Trajectory and Power Optimization for Buffer-Assisted Amplify-and-Forward UAV Relay

This paper proposes a buffer-assisted amplify-and-forward (AF) unmanned aerial vehicle (UAV) relay for communication between two ground nodes without a direct link. These communications are essential in disaster rescue areas where fairness plays a significant role. To achieve fairness, we aim to maximize the minimum information rate. The traditional way of prefixed scheduling the time slots to transfer and receive at the UAV does not guarantee that the communication system uses high signal-to-noise ratio (SNR) communication links instead of low SNR links. Therefore, we choose to employ a buffer at the UAV to store the information and transfer it to the destination nodes in the high SNR links.

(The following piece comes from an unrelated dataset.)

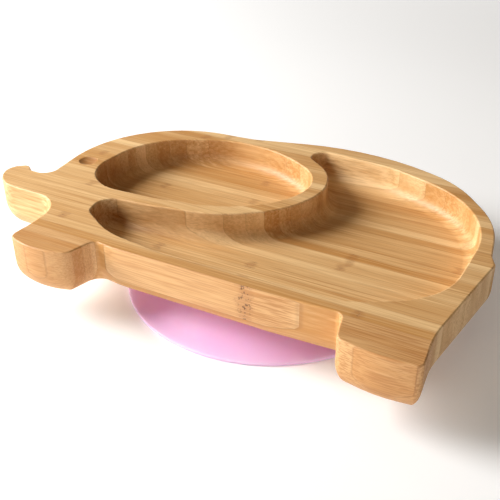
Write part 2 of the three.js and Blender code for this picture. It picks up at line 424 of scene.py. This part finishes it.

The pairing of time slots is necessary here since we are using a buffer, and we do not know in which time slot data is transmitted to the destination node after it is received at the UAV. Consequently, we formulate a fairness maximization problem by jointly optimizing the trajectory and power control. Unfortunately, this formulation results in a non-convex problem. We propose a solution based on the principles of the minorize-maximize (MM) algorithm and linear programming relaxation techniques to solve the fairness problem and pairing of time slots. Numerical results demonstrate that the trajectory, power control, and paired slots favor the UAV and ground nodes to communicate in the high SNR channel links, thus maintaining fairness.